Share Results and Celebrate Success
If the program receives accreditation or reaccreditation, share the news with students and celebrate their contributions. Recognizing students' role in the success reinforces their sense of ownership and pride in the program. This positive experience also builds goodwill that benefits future accreditation cycles.
If the program receives recommendations or areas for improvement, share those constructively with students as well. Helping students understand how the program plans to address feedback models a growth mindset and reinforces the culture of continuous improvement that ABET seeks to foster.

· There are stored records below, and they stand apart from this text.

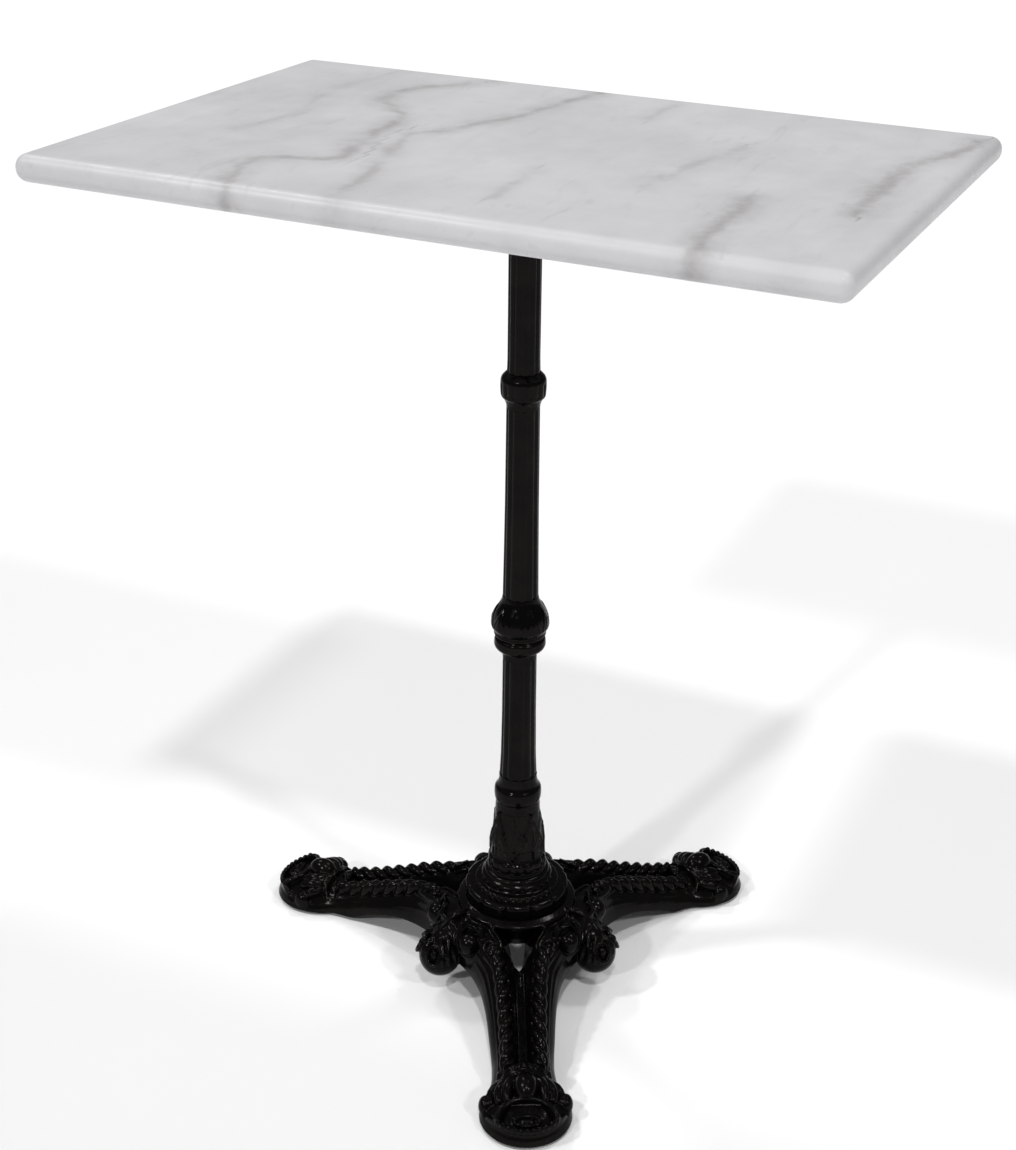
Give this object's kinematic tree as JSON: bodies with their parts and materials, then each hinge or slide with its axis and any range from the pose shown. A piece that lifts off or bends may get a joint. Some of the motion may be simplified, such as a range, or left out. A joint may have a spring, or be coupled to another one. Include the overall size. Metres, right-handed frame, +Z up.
{
  "type": "bistro table",
  "caption": "Rectangular marble-topped bistro table on a slim turned column with a cast three-legged foot, rope-moulded legs and levelling glides.",
  "frame": {"origin": "on the floor, under the axis of the column, which is the centre of the top", "axes": "+Z up along the column, +X along the long side of the top, +Y along its short side; one leg points to -Y and slightly +X"},
  "size_m": [0.6, 0.4309, 0.72],
  "materials": {
    "marble": "polished",
    "enamel": "gloss black enamel",
    "steel": "zinc plated",
    "brass": "machined",
    "rubber": "matt",
    "nylon": "matt"
  },
  "bodies": {
    "table": {"marble_top": "marble", "threaded_insert_right_back": "brass", "rubber_buffer_right_back": "rubber", "top_screw_right_back": "steel", "threaded_insert_left_back": "brass", "rubber_buffer_left_back": "rubber", "top_screw_left_back": "steel", "threaded_insert_left_front": "brass", "rubber_buffer_left_front": "rubber", "top_screw_left_front": "steel", "threaded_insert_right_front": "brass", "rubber_buffer_right_front": "rubber", "top_screw_right_front": "steel", "top_bracket": "enamel", "upper_shaft": "enamel", "upper_collar": "enamel", "middle_shaft": "enamel", "ball_knop": "enamel", "lower_shaft": "enamel", "lower_ring": "enamel", "leaf_pedestal": "enamel", "hub_flange": "enamel", "tripod_base": "enamel", "tie_rod": "steel", "upper_washer": "steel", "upper_nut": "steel", "lower_washer": "steel", "lower_nut": "steel"},
    "pad_front": {"glide_pad_front": "nylon"},
    "stud_front": {"glide_stud_front": "steel"},
    "pad_right": {"glide_pad_right": "nylon"},
    "stud_right": {"glide_stud_right": "steel"},
    "pad_left": {"glide_pad_left": "nylon"},
    "stud_left": {"glide_stud_left": "steel"}
  },
  "joints": [
    {"name": "glide_lift_front", "type": "slide", "parent": "table", "child": "pad_front", "axis": [0, 0, -1], "range_m": [0, 0.006]},
    {"name": "glide_turn_front", "type": "hinge", "parent": "pad_front", "child": "stud_front", "pos_m": [0.10285, -0.19674, 0.003], "axis": [0, 0, -1], "range_deg": [0, 1730]},
    {"name": "glide_lift_right", "type": "slide", "parent": "table", "child": "pad_right", "axis": [0, 0, -1], "range_m": [0, 0.006]},
    {"name": "glide_turn_right", "type": "hinge", "parent": "pad_right", "child": "stud_right", "pos_m": [0.11895, 0.18744, 0.003], "axis": [0, 0, -1], "range_deg": [0, 1730]},
    {"name": "glide_lift_left", "type": "slide", "parent": "table", "child": "pad_left", "axis": [0, 0, -1], "range_m": [0, 0.006]},
    {"name": "glide_turn_left", "type": "hinge", "parent": "pad_left", "child": "stud_left", "pos_m": [-0.22181, 0.0093, 0.003], "axis": [0, 0, -1], "range_deg": [0, 1730]}
  ],
  "couplings": [
    {"joint": "glide_turn_front", "follows": "glide_lift_front", "rad_per_m": 5026.5},
    {"joint": "glide_turn_right", "follows": "glide_lift_right", "rad_per_m": 5026.5},
    {"joint": "glide_turn_left", "follows": "glide_lift_left", "rad_per_m": 5026.5}
  ]
}
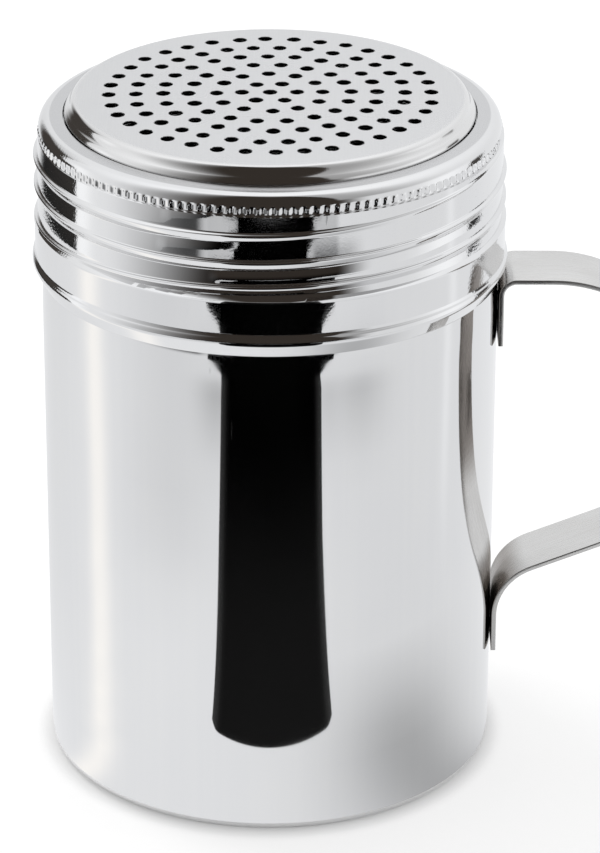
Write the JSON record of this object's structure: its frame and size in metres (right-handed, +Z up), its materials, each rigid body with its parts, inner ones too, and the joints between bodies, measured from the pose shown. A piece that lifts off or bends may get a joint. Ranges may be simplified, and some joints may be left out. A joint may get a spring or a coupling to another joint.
{
  "type": "sugar dredger",
  "caption": "Straight-sided metal shaker for sugar with a strap handle and a screw-on lid with a raised perforated top.",
  "frame": {"origin": "centre of the base, on the cup's axis, in the plane it stands on", "axes": "+Z up along the cup's axis, +X towards the handle, +Y completes a right-handed frame"},
  "size_m": [0.1019, 0.0728, 0.1083],
  "materials": {
    "polished_steel": "mirror polished, with fine wear scratches",
    "satin_steel": "satin, brushed along the strip",
    "disc_steel": "satin top, brighter wall",
    "weld_metal": "dull spot weld"
  },
  "bodies": {
    "cup_body": {"cup": "polished_steel", "handle_strap": "satin_steel", "weld_upper_high": "weld_metal", "weld_upper_low": "weld_metal", "weld_lower_high": "weld_metal", "weld_lower_low": "weld_metal"},
    "disc_body": {"sprinkler_disc": "disc_steel"},
    "collar_body": {"lid_collar": "polished_steel"}
  },
  "joints": [
    {"name": "lid_rise", "type": "slide", "parent": "cup_body", "child": "disc_body", "axis": [0, 0, 1], "range_m": [0, 0.0241]},
    {"name": "collar_turn", "type": "hinge", "parent": "disc_body", "child": "collar_body", "pos_m": [0, 0, 0.0925], "axis": [0, 0, 1], "range_deg": [0, 2060]}
  ],
  "couplings": [
    {"joint": "lid_rise", "follows": "collar_turn", "m_per_rad": 0.00066845}
  ]
}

Institutionalize Student Preparation
Rather than treating student preparation as a scramble every accreditation cycle, programs should institutionalize the practices that work. Integrate ABET outcome awareness into first-year orientation courses. Build reflective portfolio exercises into capstone sequences. Train student ambassadors annually so that a pool of experienced students is always available. When preparation becomes part of the program's culture rather than a periodic event, students are always ready, and the quality of the program benefits year-round.
Conclusion
Preparing engineering students for ABET accreditation site visits is a strategic investment that yields dividends far beyond the accreditation decision itself. Well-prepared students not only help their program make a strong case for accreditation but also develop communication skills, self-awareness, and professional confidence that serve them throughout their careers.
The most effective preparation strategies are those that educate students about the accreditation process, assign them meaningful roles, help them connect their coursework to ABET outcomes, provide practice opportunities, and treat them as genuine partners in the effort. When students understand the stakes and feel supported, they rise to the occasion with authenticity and enthusiasm.
Ultimately, ABET accreditation is about quality assurance and continuous improvement. Engaged, well-prepared students are the most powerful evidence that a program delivers on its promises. By investing in student preparation, engineering programs strengthen their accreditation case, enhance student learning, and build a culture of excellence that lasts.